- **Dataset records**
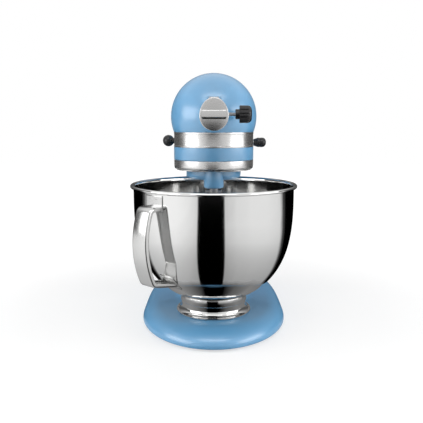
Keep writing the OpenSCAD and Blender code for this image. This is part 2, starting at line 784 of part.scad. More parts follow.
module thumbscrew_knob() {
    color(black) at_bowl() difference() {
        union() {
            along_x(thumb_face_x - thumb_collar_l, thumb_y, thumb_z)
                cylinder(r = thumb_collar_r, h = thumb_collar_l + 1);
            along_x(thumb_face_x, thumb_y, thumb_z) rotate_extrude() difference() {
                translate([0, 0]) square([thumb_knob_r, thumb_knob_l]);
                difference() {
                    translate([thumb_knob_r - 6, thumb_knob_l - 6]) square([7, 7]);
                    translate([thumb_knob_r - 6, thumb_knob_l - 6]) circle(6);
                }
            }
        }
        for (i = [0:11])
            translate([0, thumb_y, thumb_z]) rotate([i * 30, 0, 0])
                along_x(thumb_face_x - cut, 0, thumb_knob_r + 0.7)
                    cylinder(r = 1.5, h = thumb_knob_l + 2 * cut);
        along_x(0, thumb_y, thumb_z)
            cylinder(r = thumb_stem_r + slip, h = thumb_stem_x + thumb_stem_l + touch);
    }
}

// ---------------------------------------------------------------- Levers

module at_speed_pivot() {
    translate([speed_pivot_x, speed_pivot_y, speed_z]) rotate(180 - speed_half_turn) children();
}

lever_eye_r = 6;
lever_eye_t = 5;
lever_arm = [14, 6, 3.6];
stem_in_ball = 3;
module speed_lever() {
    color(steel) at_bowl() at_speed_pivot() difference() {
        union() {
            cylinder(r = lever_eye_r, h = lever_eye_t, center = true);
            translate([lever_arm[0] / 2, 0, 0]) cube(lever_arm, center = true);
            rotate([0, 90, 0]) cylinder(r = speed_stem_r, h = speed_lever_l - speed_ball_r + stem_in_ball);
        }
        cylinder(r = speed_stud_r + slip, h = 2 * lever_eye_t, center = true);
    }
}

module speed_knob() {
    color(black) at_bowl() at_speed_pivot() difference() {
        union() {
            translate([speed_lever_l, 0, 0]) sphere(speed_ball_r);
            translate([speed_lever_l - speed_ball_r - 1, 0, 0]) rotate([0, 90, 0])
                cylinder(r = speed_stem_r + 2, h = speed_ball_r);
        }
        rotate([0, 90, 0])
            cylinder(r = speed_stem_r + touch, h = speed_lever_l - speed_ball_r + stem_in_ball + 0.5);
    }
}

board_x = -44;
board_y = 100;
board_size = [2, 36, 22];
board_lift = 8;      // board's lower edge over the speed lever
board_part = [5, 6, 8];
module speed_board() {
    color([0.1, 0.35, 0.2]) at_bowl() translate([board_x, board_y, speed_z + board_lift]) {
        translate([-board_size[0], 0, 0]) cube(board_size);
        for (k = [1:3]) translate([touch, k * board_size[1] / 4 - board_part[1] / 2, 4]) cube(board_part);
    }
}

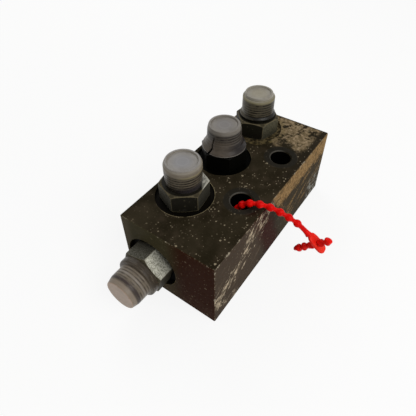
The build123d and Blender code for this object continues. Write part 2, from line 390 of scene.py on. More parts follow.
def right_side(p):
    """Grey-brown and scratched in front, red-brown under the strand."""
    front = p.times(p.on_right, p.rise(p.x, -4, -22))
    p.cover("side_brown", front, 0.8)
    p.cover("side_streak", front, p.step(p.long_streak, 0.5, 0.72), 0.5)
    stain = p.band(p.total(p.x, p.times(p.z, 0.45)), -8 * MM, 7 * MM, 4 * MM)
    p.cover("side_stain", p.on_right, stain, p.step(p.patch, 0.25, 0.45), 0.9)


def scratches(p):
    """Pale broken streaks on the front of the right side, in three bands."""
    slope = p.minus(p.z, p.times(p.x, 0.52))
    line = p.total(slope, p.centred(p.patch, 26 * MM))
    middle = p.band(line, 37 * MM, 51 * MM, 5 * MM)
    low = p.band(p.total(p.z, p.times(p.x, 0.5)), -21 * MM, -14 * MM, 3.5 * MM)
    low = p.times(low, p.rise(p.x, -32, -40))
    high = p.times(p.rise(p.z, 27, 36), p.band(p.x, -36 * MM, -8 * MM, 5 * MM))
    where = p.lifted(0.2, p.highest(middle, low, high))
    where = p.times(p.on_right, p.rise(p.x, 0, -8), where)
    broken = p.total(p.streak, p.centred(p.fine, 0.3), p.centred(p.grain, 0.3))
    cut = p.minus(0.70, p.times(where, 0.197))
    marks = p.step(p.minus(broken, cut), 0.0, 0.07)
    gaps = p.lifted(0.2, p.step(p.noise(4, 2, 0.5), 0.42, 0.54))
    p.cover("scratch", p.on_right, p.step(where, 0.1, 0.3), marks, gaps, 0.85)


def strand_shade(p):
    """Red-brown shade on the top, where the strand leaves the hole."""
    r = p.radius_about(HOLE_XS[0] - 2.5 * MM, HOLE_Y - 6.5 * MM)
    p.cover("strand_shade", p.on_top, p.rise(r, 6, 2.5), 0.75)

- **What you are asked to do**
Write out the records shown above, exactly as they appear.

- **Final result**
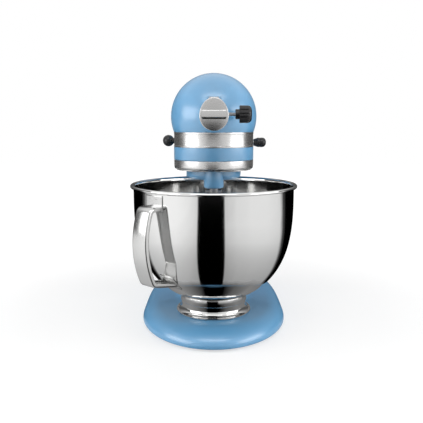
Keep writing the OpenSCAD and Blender code for this image. This is part 2, starting at line 784 of part.scad. More parts follow.
module thumbscrew_knob() {
    color(black) at_bowl() difference() {
        union() {
            along_x(thumb_face_x - thumb_collar_l, thumb_y, thumb_z)
                cylinder(r = thumb_collar_r, h = thumb_collar_l + 1);
            along_x(thumb_face_x, thumb_y, thumb_z) rotate_extrude() difference() {
                translate([0, 0]) square([thumb_knob_r, thumb_knob_l]);
                difference() {
                    translate([thumb_knob_r - 6, thumb_knob_l - 6]) square([7, 7]);
                    translate([thumb_knob_r - 6, thumb_knob_l - 6]) circle(6);
                }
            }
        }
        for (i = [0:11])
            translate([0, thumb_y, thumb_z]) rotate([i * 30, 0, 0])
                along_x(thumb_face_x - cut, 0, thumb_knob_r + 0.7)
                    cylinder(r = 1.5, h = thumb_knob_l + 2 * cut);
        along_x(0, thumb_y, thumb_z)
            cylinder(r = thumb_stem_r + slip, h = thumb_stem_x + thumb_stem_l + touch);
    }
}

// ---------------------------------------------------------------- Levers

module at_speed_pivot() {
    translate([speed_pivot_x, speed_pivot_y, speed_z]) rotate(180 - speed_half_turn) children();
}

lever_eye_r = 6;
lever_eye_t = 5;
lever_arm = [14, 6, 3.6];
stem_in_ball = 3;
module speed_lever() {
    color(steel) at_bowl() at_speed_pivot() difference() {
        union() {
            cylinder(r = lever_eye_r, h = lever_eye_t, center = true);
            translate([lever_arm[0] / 2, 0, 0]) cube(lever_arm, center = true);
            rotate([0, 90, 0]) cylinder(r = speed_stem_r, h = speed_lever_l - speed_ball_r + stem_in_ball);
        }
        cylinder(r = speed_stud_r + slip, h = 2 * lever_eye_t, center = true);
    }
}

module speed_knob() {
    color(black) at_bowl() at_speed_pivot() difference() {
        union() {
            translate([speed_lever_l, 0, 0]) sphere(speed_ball_r);
            translate([speed_lever_l - speed_ball_r - 1, 0, 0]) rotate([0, 90, 0])
                cylinder(r = speed_stem_r + 2, h = speed_ball_r);
        }
        rotate([0, 90, 0])
            cylinder(r = speed_stem_r + touch, h = speed_lever_l - speed_ball_r + stem_in_ball + 0.5);
    }
}

board_x = -44;
board_y = 100;
board_size = [2, 36, 22];
board_lift = 8;      // board's lower edge over the speed lever
board_part = [5, 6, 8];
module speed_board() {
    color([0.1, 0.35, 0.2]) at_bowl() translate([board_x, board_y, speed_z + board_lift]) {
        translate([-board_size[0], 0, 0]) cube(board_size);
        for (k = [1:3]) translate([touch, k * board_size[1] / 4 - board_part[1] / 2, 4]) cube(board_part);
    }
}

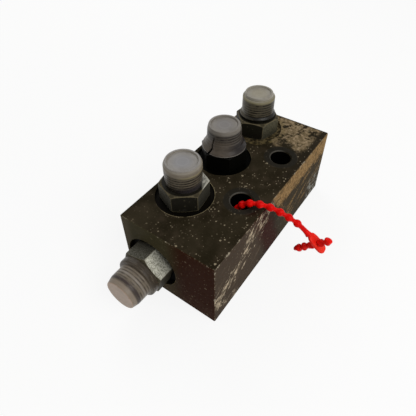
The build123d and Blender code for this object continues. Write part 2, from line 390 of scene.py on. More parts follow.
def right_side(p):
    """Grey-brown and scratched in front, red-brown under the strand."""
    front = p.times(p.on_right, p.rise(p.x, -4, -22))
    p.cover("side_brown", front, 0.8)
    p.cover("side_streak", front, p.step(p.long_streak, 0.5, 0.72), 0.5)
    stain = p.band(p.total(p.x, p.times(p.z, 0.45)), -8 * MM, 7 * MM, 4 * MM)
    p.cover("side_stain", p.on_right, stain, p.step(p.patch, 0.25, 0.45), 0.9)


def scratches(p):
    """Pale broken streaks on the front of the right side, in three bands."""
    slope = p.minus(p.z, p.times(p.x, 0.52))
    line = p.total(slope, p.centred(p.patch, 26 * MM))
    middle = p.band(line, 37 * MM, 51 * MM, 5 * MM)
    low = p.band(p.total(p.z, p.times(p.x, 0.5)), -21 * MM, -14 * MM, 3.5 * MM)
    low = p.times(low, p.rise(p.x, -32, -40))
    high = p.times(p.rise(p.z, 27, 36), p.band(p.x, -36 * MM, -8 * MM, 5 * MM))
    where = p.lifted(0.2, p.highest(middle, low, high))
    where = p.times(p.on_right, p.rise(p.x, 0, -8), where)
    broken = p.total(p.streak, p.centred(p.fine, 0.3), p.centred(p.grain, 0.3))
    cut = p.minus(0.70, p.times(where, 0.197))
    marks = p.step(p.minus(broken, cut), 0.0, 0.07)
    gaps = p.lifted(0.2, p.step(p.noise(4, 2, 0.5), 0.42, 0.54))
    p.cover("scratch", p.on_right, p.step(where, 0.1, 0.3), marks, gaps, 0.85)


def strand_shade(p):
    """Red-brown shade on the top, where the strand leaves the hole."""
    r = p.radius_about(HOLE_XS[0] - 2.5 * MM, HOLE_Y - 6.5 * MM)
    p.cover("strand_shade", p.on_top, p.rise(r, 6, 2.5), 0.75)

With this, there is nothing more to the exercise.